— Aim of the exercise —
Repeat the material below exactly, line for line.

— Rows —
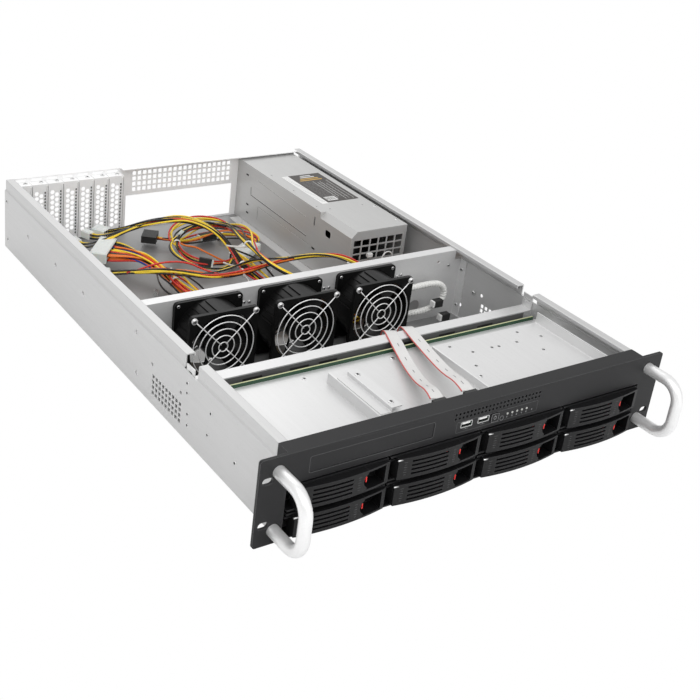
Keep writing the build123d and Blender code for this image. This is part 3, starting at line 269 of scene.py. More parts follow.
# Which pieces keep their CAD mesh, by the material that they wear
EIGHT = range(1, 9)
CAD_PAINT = {
    ZINC: ["chassis_base"],
    ZINC_PAINTED_LIT: ["rear_panel", "slot_covers"],
    ZINC_IN: ["drive_cage", "brackets", "upper_shelf", "cross_brace", "fan_wall"],
    DULL: ["psu_cover", "psu_case"],
    BLACK_PAINT: ["front_panel", "bay_blank"],
    BLACK_PLASTIC: [f"tray_{i}" for i in EIGHT] + [f"lever_{i}" for i in EIGHT]
                   + ["power_button", "reset_button"],
    FAN_BLACK: ["fan_frames", "psu_fan_rotor", "fan_rotor_1", "fan_rotor_2", "fan_rotor_3"],
    HANDLE: ["handles"],
    BOARD: ["backplane", "control_board"],
    SOCKET: ["plugs_black", "psu_inlet"],
    RED: [f"latch_{i}" for i in EIGHT],
    DARK_PARTS_AND_SLOT_SHADE: ["psu_core"],
    STEEL: ["standoffs"],
}

# Middle lines of the bundles of leads, the same corners as in the part's source
ROUTES = {
    "harness_board": [
        (0.132, 0.077, 0.012), (0.132, 0.046, 0.011), (0.111, 0.02, 0.01), (0.075, 0.009, 0.009),
        (0.034, 0.011, 0.0085), (-0.006, 0.028, 0.0085), (-0.04, 0.056, 0.009), (-0.064, 0.09, 0.01),
        (-0.076, 0.124, 0.012), (-0.081, 0.152, 0.016), (-0.084, 0.178, 0.021), (-0.092, 0.203, 0.025),
        (-0.107, 0.224, 0.027), (-0.121, 0.236, 0.027),
    ],
    "harness_processor": [
        (0.12, 0.077, 0.012), (0.119, 0.055, 0.013), (0.104, 0.038, 0.014), (0.079, 0.033, 0.015),
        (0.056, 0.043, 0.016), (0.037, 0.064, 0.017), (0.023, 0.09, 0.018), (0.013, 0.116, 0.021),
        (0.007, 0.141, 0.027), (0.004, 0.165, 0.036), (0.004, 0.191, 0.045), (-0.004, 0.217, 0.052),
        (-0.024, 0.24, 0.056), (-0.05, 0.249, 0.054), (-0.074, 0.257, 0.048), (-0.093, 0.27, 0.038),
        (-0.106, 0.284, 0.03),
    ],
    "harness_drives": [
        (0.145, 0.077, 0.012), (0.147, 0.053, 0.014), (0.143, 0.031, 0.021), (0.131, 0.019, 0.034),
        (0.115, 0.023, 0.049), (0.104, 0.046, 0.058), (0.096, 0.074, 0.057), (0.082, 0.1, 0.05),
        (0.059, 0.117, 0.042), (0.03, 0.123, 0.036), (0, 0.121, 0.033), (-0.029, 0.119, 0.032),
        (-0.057, 0.125, 0.033), (-0.08, 0.14, 0.034), (-0.103, 0.158, 0.033), (-0.128, 0.168, 0.031),
        (-0.152, 0.176, 0.029),
    ],
    "harness_storage": [
        (0.071, 0.226, 0.011), (0.084, 0.235, 0.01), (0.088, 0.251, 0.0095), (0.079, 0.266, 0.009),
        (0.061, 0.274, 0.009), (0.04, 0.276, 0.009), (0.018, 0.274, 0.009), (-0.004, 0.272, 0.0095),
        (-0.022, 0.276, 0.0105), (-0.037, 0.286, 0.012),
    ],
    "harness_loop": [
        (0.156, 0.077, 0.012), (0.157, 0.054, 0.012), (0.152, 0.032, 0.013), (0.136, 0.016, 0.014),
        (0.111, 0.008, 0.019), (0.086, 0.01, 0.028), (0.062, 0.024, 0.035), (0.04, 0.048, 0.041),
        (0.024, 0.076, 0.046), (0.014, 0.104, 0.05), (0.013, 0.132, 0.052), (0.017, 0.16, 0.051),
        (0.024, 0.188, 0.048), (0.032, 0.215, 0.044), (0.036, 0.24, 0.039), (0.03, 0.26, 0.034),
        (0.01, 0.269, 0.031), (-0.012, 0.264, 0.028), (-0.029, 0.25, 0.025), (-0.037, 0.231, 0.021),
        (-0.034, 0.211, 0.017), (-0.021, 0.196, 0.014), (-0.003, 0.188, 0.012), (0.015, 0.189, 0.011),
        (0.029, 0.199, 0.011),
    ],
    "fan_lead": [
        (0.109, -0.03, 0.057), (0.129, -0.031, 0.058), (0.151, -0.031, 0.059), (0.17, -0.03, 0.056),
        (0.18, -0.029, 0.044), (0.175, -0.03, 0.031), (0.157, -0.031, 0.025), (0.134, -0.031, 0.024),
        (0.11, -0.03, 0.025),
    ],
}

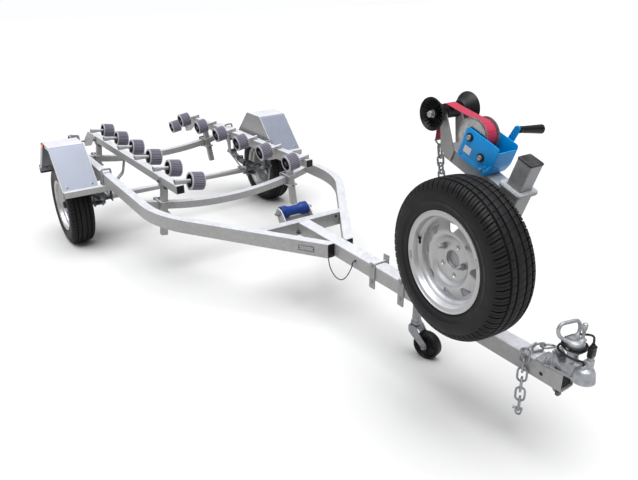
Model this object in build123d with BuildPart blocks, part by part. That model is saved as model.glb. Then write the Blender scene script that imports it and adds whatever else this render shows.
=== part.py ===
from build123d import *
import os
from math import atan2, cos, degrees, hypot, radians, sin, tan

# Boat trailer. Millimetres. +X runs forward to the coupling, +Y to the trailer's left, +Z up.
# The origin is the centre of the coupling's ball socket. Everything is drawn square to the drawbar,
# then turned nose-down about the origin by park_angle, the attitude in which the trailer stands
# on its two road wheels and its jockey wheel.

os.makedirs("parts", exist_ok=True)

# Attitude and running gear
park_angle = 3.5                 # degrees nose-down
axle_x = -3585.0
axle_z = -297.5
half_track = 811.0
tyre_radius = 287.5
tyre_width = 171.0
disc_offset = 22.0               # disc's fixing face outboard of the wheel's middle
stud_circle = 114.3
stud_start = 39.5                # degrees, first stud hole
axle_radius = 22.5

# Frame
frame_top = -5.0                 # top of drawbar, rails and cross bar
rail_height = 75.0
rail_width = 50.0
rail_wall = 4.0
rail_y = 635.0                   # middle of a rail beside the wheels
rail_bend_x = -2290.0            # corner of a rail's middle line
rail_bend_radius = 680.0
rail_slant = 33.2                # degrees, towards the drawbar
rail_rear_x = -4100.0
rail_cut_x = -1395.0             # rails' front ends, square to X
drawbar_size = 75.0
drawbar_front_x = -52.0
cross_bar_x = -1756.0
cross_bar_width = 50.0

# Hull supports
beam_size = 50.0
beam_y = 451.0
pivot_radius = 10.0
beam_front_x = -2363.0
beam_front_z = 110.0             # top of the beam at its front end
beam_slope = 1.7                 # degrees, falling rearwards
tail_bend_x = -4212.0            # bend of the beam's middle line
tail_end = (-4386.0, -82.0)      # middle of the bent-down tail's end
pivot = (-4362.0, -52.0)         # swing arm's pin through the tail
roller_radius = 55.0
roller_length = 84.0
roller_bore = 12.2
roller_y = 333.0
roller_count = 6
roller_first_x = -2405.0
roller_pitch = 350.0
hull_vee = 9.5                   # degrees, outer ends of the roller pipes upwards
pipe_rise = 16.6                 # pipe's middle above the beam's top, over the beam's middle
pipe_radius = 12.0
tail_roller_x = -4760.0
tail_roller_y = 476.0
tail_roller_z = -143.0

parked = Rotation(0, park_angle, 0)


def save(part, name):
    piece = parked * part
    piece.label = name
    export_step(piece, f"parts/{name}.step")


def beam_top(x):
    return beam_front_z + (x - beam_front_x) * tan(radians(beam_slope))


sides = (("left", 1), ("right", -1))

# ---- Frame ----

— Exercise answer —
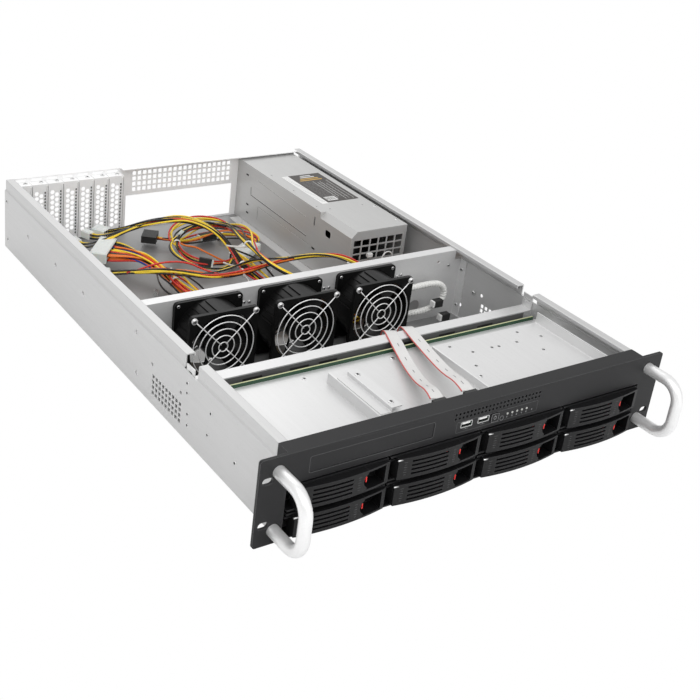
Keep writing the build123d and Blender code for this image. This is part 3, starting at line 269 of scene.py. More parts follow.
# Which pieces keep their CAD mesh, by the material that they wear
EIGHT = range(1, 9)
CAD_PAINT = {
    ZINC: ["chassis_base"],
    ZINC_PAINTED_LIT: ["rear_panel", "slot_covers"],
    ZINC_IN: ["drive_cage", "brackets", "upper_shelf", "cross_brace", "fan_wall"],
    DULL: ["psu_cover", "psu_case"],
    BLACK_PAINT: ["front_panel", "bay_blank"],
    BLACK_PLASTIC: [f"tray_{i}" for i in EIGHT] + [f"lever_{i}" for i in EIGHT]
                   + ["power_button", "reset_button"],
    FAN_BLACK: ["fan_frames", "psu_fan_rotor", "fan_rotor_1", "fan_rotor_2", "fan_rotor_3"],
    HANDLE: ["handles"],
    BOARD: ["backplane", "control_board"],
    SOCKET: ["plugs_black", "psu_inlet"],
    RED: [f"latch_{i}" for i in EIGHT],
    DARK_PARTS_AND_SLOT_SHADE: ["psu_core"],
    STEEL: ["standoffs"],
}

# Middle lines of the bundles of leads, the same corners as in the part's source
ROUTES = {
    "harness_board": [
        (0.132, 0.077, 0.012), (0.132, 0.046, 0.011), (0.111, 0.02, 0.01), (0.075, 0.009, 0.009),
        (0.034, 0.011, 0.0085), (-0.006, 0.028, 0.0085), (-0.04, 0.056, 0.009), (-0.064, 0.09, 0.01),
        (-0.076, 0.124, 0.012), (-0.081, 0.152, 0.016), (-0.084, 0.178, 0.021), (-0.092, 0.203, 0.025),
        (-0.107, 0.224, 0.027), (-0.121, 0.236, 0.027),
    ],
    "harness_processor": [
        (0.12, 0.077, 0.012), (0.119, 0.055, 0.013), (0.104, 0.038, 0.014), (0.079, 0.033, 0.015),
        (0.056, 0.043, 0.016), (0.037, 0.064, 0.017), (0.023, 0.09, 0.018), (0.013, 0.116, 0.021),
        (0.007, 0.141, 0.027), (0.004, 0.165, 0.036), (0.004, 0.191, 0.045), (-0.004, 0.217, 0.052),
        (-0.024, 0.24, 0.056), (-0.05, 0.249, 0.054), (-0.074, 0.257, 0.048), (-0.093, 0.27, 0.038),
        (-0.106, 0.284, 0.03),
    ],
    "harness_drives": [
        (0.145, 0.077, 0.012), (0.147, 0.053, 0.014), (0.143, 0.031, 0.021), (0.131, 0.019, 0.034),
        (0.115, 0.023, 0.049), (0.104, 0.046, 0.058), (0.096, 0.074, 0.057), (0.082, 0.1, 0.05),
        (0.059, 0.117, 0.042), (0.03, 0.123, 0.036), (0, 0.121, 0.033), (-0.029, 0.119, 0.032),
        (-0.057, 0.125, 0.033), (-0.08, 0.14, 0.034), (-0.103, 0.158, 0.033), (-0.128, 0.168, 0.031),
        (-0.152, 0.176, 0.029),
    ],
    "harness_storage": [
        (0.071, 0.226, 0.011), (0.084, 0.235, 0.01), (0.088, 0.251, 0.0095), (0.079, 0.266, 0.009),
        (0.061, 0.274, 0.009), (0.04, 0.276, 0.009), (0.018, 0.274, 0.009), (-0.004, 0.272, 0.0095),
        (-0.022, 0.276, 0.0105), (-0.037, 0.286, 0.012),
    ],
    "harness_loop": [
        (0.156, 0.077, 0.012), (0.157, 0.054, 0.012), (0.152, 0.032, 0.013), (0.136, 0.016, 0.014),
        (0.111, 0.008, 0.019), (0.086, 0.01, 0.028), (0.062, 0.024, 0.035), (0.04, 0.048, 0.041),
        (0.024, 0.076, 0.046), (0.014, 0.104, 0.05), (0.013, 0.132, 0.052), (0.017, 0.16, 0.051),
        (0.024, 0.188, 0.048), (0.032, 0.215, 0.044), (0.036, 0.24, 0.039), (0.03, 0.26, 0.034),
        (0.01, 0.269, 0.031), (-0.012, 0.264, 0.028), (-0.029, 0.25, 0.025), (-0.037, 0.231, 0.021),
        (-0.034, 0.211, 0.017), (-0.021, 0.196, 0.014), (-0.003, 0.188, 0.012), (0.015, 0.189, 0.011),
        (0.029, 0.199, 0.011),
    ],
    "fan_lead": [
        (0.109, -0.03, 0.057), (0.129, -0.031, 0.058), (0.151, -0.031, 0.059), (0.17, -0.03, 0.056),
        (0.18, -0.029, 0.044), (0.175, -0.03, 0.031), (0.157, -0.031, 0.025), (0.134, -0.031, 0.024),
        (0.11, -0.03, 0.025),
    ],
}

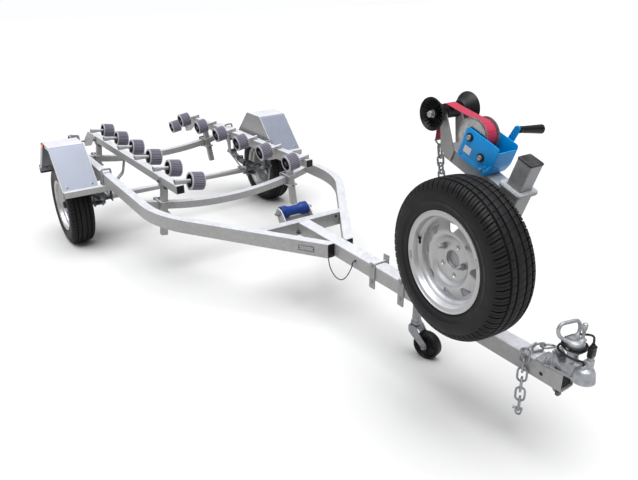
Model this object in build123d with BuildPart blocks, part by part. That model is saved as model.glb. Then write the Blender scene script that imports it and adds whatever else this render shows.
=== part.py ===
from build123d import *
import os
from math import atan2, cos, degrees, hypot, radians, sin, tan

# Boat trailer. Millimetres. +X runs forward to the coupling, +Y to the trailer's left, +Z up.
# The origin is the centre of the coupling's ball socket. Everything is drawn square to the drawbar,
# then turned nose-down about the origin by park_angle, the attitude in which the trailer stands
# on its two road wheels and its jockey wheel.

os.makedirs("parts", exist_ok=True)

# Attitude and running gear
park_angle = 3.5                 # degrees nose-down
axle_x = -3585.0
axle_z = -297.5
half_track = 811.0
tyre_radius = 287.5
tyre_width = 171.0
disc_offset = 22.0               # disc's fixing face outboard of the wheel's middle
stud_circle = 114.3
stud_start = 39.5                # degrees, first stud hole
axle_radius = 22.5

# Frame
frame_top = -5.0                 # top of drawbar, rails and cross bar
rail_height = 75.0
rail_width = 50.0
rail_wall = 4.0
rail_y = 635.0                   # middle of a rail beside the wheels
rail_bend_x = -2290.0            # corner of a rail's middle line
rail_bend_radius = 680.0
rail_slant = 33.2                # degrees, towards the drawbar
rail_rear_x = -4100.0
rail_cut_x = -1395.0             # rails' front ends, square to X
drawbar_size = 75.0
drawbar_front_x = -52.0
cross_bar_x = -1756.0
cross_bar_width = 50.0

# Hull supports
beam_size = 50.0
beam_y = 451.0
pivot_radius = 10.0
beam_front_x = -2363.0
beam_front_z = 110.0             # top of the beam at its front end
beam_slope = 1.7                 # degrees, falling rearwards
tail_bend_x = -4212.0            # bend of the beam's middle line
tail_end = (-4386.0, -82.0)      # middle of the bent-down tail's end
pivot = (-4362.0, -52.0)         # swing arm's pin through the tail
roller_radius = 55.0
roller_length = 84.0
roller_bore = 12.2
roller_y = 333.0
roller_count = 6
roller_first_x = -2405.0
roller_pitch = 350.0
hull_vee = 9.5                   # degrees, outer ends of the roller pipes upwards
pipe_rise = 16.6                 # pipe's middle above the beam's top, over the beam's middle
pipe_radius = 12.0
tail_roller_x = -4760.0
tail_roller_y = 476.0
tail_roller_z = -143.0

parked = Rotation(0, park_angle, 0)


def save(part, name):
    piece = parked * part
    piece.label = name
    export_step(piece, f"parts/{name}.step")


def beam_top(x):
    return beam_front_z + (x - beam_front_x) * tan(radians(beam_slope))


sides = (("left", 1), ("right", -1))

# ---- Frame ----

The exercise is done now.